**Task to complete**
In the entries below, identify every line with the string "piece" and copy it.

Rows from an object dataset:
────────────────────────────────────────
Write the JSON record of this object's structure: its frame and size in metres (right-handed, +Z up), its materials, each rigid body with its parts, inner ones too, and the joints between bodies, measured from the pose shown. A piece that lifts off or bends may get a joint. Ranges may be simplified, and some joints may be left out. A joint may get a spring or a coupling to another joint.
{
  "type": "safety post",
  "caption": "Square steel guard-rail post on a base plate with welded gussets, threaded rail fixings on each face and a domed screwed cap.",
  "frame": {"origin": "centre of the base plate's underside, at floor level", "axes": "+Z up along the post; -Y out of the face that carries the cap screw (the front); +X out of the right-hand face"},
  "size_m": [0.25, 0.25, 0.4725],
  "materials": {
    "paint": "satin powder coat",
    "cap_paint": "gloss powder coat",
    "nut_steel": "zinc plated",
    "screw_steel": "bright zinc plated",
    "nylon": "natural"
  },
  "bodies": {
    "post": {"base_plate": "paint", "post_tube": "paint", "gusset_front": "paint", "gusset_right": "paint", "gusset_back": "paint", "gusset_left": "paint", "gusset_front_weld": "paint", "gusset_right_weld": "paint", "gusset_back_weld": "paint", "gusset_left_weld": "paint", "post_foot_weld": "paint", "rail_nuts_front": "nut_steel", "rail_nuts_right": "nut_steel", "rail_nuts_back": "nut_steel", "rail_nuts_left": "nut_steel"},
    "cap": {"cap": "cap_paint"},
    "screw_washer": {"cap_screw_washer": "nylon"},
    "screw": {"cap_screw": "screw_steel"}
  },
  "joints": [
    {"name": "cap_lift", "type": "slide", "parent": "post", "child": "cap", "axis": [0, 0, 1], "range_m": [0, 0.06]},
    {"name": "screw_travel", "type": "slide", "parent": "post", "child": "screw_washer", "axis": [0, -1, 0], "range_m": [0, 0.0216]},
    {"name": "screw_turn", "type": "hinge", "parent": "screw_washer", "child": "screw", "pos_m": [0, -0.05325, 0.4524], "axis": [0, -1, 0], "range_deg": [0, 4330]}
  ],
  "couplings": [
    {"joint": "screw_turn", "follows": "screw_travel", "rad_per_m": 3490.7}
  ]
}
────────────────────────────────────────
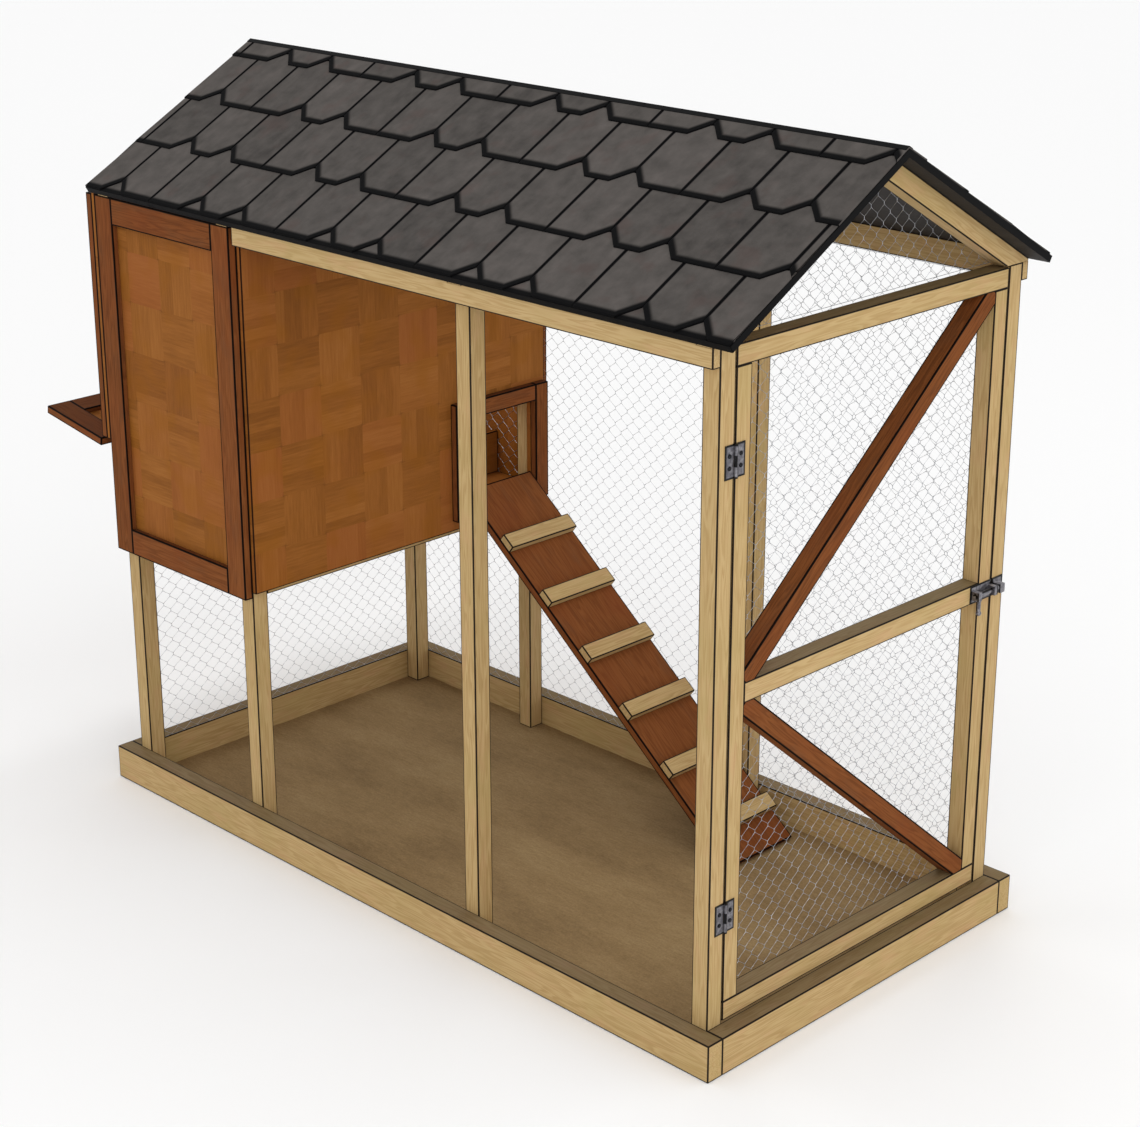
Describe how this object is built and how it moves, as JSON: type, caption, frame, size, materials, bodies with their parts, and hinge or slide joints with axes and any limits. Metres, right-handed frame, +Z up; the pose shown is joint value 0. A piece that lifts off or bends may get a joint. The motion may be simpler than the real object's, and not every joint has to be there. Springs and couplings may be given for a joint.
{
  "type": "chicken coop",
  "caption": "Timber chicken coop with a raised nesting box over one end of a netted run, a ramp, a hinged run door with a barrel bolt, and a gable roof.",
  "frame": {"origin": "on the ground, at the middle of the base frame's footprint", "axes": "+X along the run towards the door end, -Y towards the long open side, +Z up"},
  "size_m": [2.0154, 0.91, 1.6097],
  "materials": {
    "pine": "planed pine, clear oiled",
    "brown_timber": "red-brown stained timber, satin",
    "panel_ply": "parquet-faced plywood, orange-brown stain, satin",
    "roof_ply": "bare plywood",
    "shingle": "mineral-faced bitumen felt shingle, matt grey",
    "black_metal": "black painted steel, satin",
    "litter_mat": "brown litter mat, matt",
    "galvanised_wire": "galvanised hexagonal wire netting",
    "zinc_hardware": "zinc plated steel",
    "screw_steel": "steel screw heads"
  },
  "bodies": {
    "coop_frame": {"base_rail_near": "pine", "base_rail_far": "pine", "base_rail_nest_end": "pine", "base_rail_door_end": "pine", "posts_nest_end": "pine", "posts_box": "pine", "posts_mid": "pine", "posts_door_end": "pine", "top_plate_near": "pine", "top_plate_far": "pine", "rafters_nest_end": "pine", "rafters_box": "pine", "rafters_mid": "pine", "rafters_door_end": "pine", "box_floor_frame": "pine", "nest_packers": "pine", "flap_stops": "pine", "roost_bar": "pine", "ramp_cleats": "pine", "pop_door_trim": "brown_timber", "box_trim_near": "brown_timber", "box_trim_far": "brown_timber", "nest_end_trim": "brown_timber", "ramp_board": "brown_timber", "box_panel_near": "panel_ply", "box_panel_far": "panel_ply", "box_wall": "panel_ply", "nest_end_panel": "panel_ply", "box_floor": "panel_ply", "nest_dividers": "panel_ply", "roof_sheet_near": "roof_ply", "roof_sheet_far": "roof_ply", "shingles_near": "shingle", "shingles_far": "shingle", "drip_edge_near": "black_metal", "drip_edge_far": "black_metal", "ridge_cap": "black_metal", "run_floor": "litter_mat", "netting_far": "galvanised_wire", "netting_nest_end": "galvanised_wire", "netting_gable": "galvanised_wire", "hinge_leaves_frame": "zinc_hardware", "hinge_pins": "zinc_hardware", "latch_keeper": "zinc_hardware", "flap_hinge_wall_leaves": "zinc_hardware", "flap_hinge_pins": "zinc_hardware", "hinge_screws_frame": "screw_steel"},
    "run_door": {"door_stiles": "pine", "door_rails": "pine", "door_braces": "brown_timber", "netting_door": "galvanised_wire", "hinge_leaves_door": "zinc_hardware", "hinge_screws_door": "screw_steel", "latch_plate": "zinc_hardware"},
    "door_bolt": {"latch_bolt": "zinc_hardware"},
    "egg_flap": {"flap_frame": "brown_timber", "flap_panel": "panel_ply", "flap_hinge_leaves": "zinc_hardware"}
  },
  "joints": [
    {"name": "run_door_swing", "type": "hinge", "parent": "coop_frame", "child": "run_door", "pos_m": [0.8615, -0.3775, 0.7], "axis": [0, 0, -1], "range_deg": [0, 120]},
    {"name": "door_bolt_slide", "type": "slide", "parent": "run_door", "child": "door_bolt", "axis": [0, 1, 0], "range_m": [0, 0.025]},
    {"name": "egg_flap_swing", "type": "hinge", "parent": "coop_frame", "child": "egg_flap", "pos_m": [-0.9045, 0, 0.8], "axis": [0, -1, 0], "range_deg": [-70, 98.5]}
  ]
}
────────────────────────────────────────
**Solved problem**
Write the JSON record of this object's structure: its frame and size in metres (right-handed, +Z up), its materials, each rigid body with its parts, inner ones too, and the joints between bodies, measured from the pose shown. A piece that lifts off or bends may get a joint. Ranges may be simplified, and some joints may be left out. A joint may get a spring or a coupling to another joint.
Describe how this object is built and how it moves, as JSON: type, caption, frame, size, materials, bodies with their parts, and hinge or slide joints with axes and any limits. Metres, right-handed frame, +Z up; the pose shown is joint value 0. A piece that lifts off or bends may get a joint. The motion may be simpler than the real object's, and not every joint has to be there. Springs and couplings may be given for a joint.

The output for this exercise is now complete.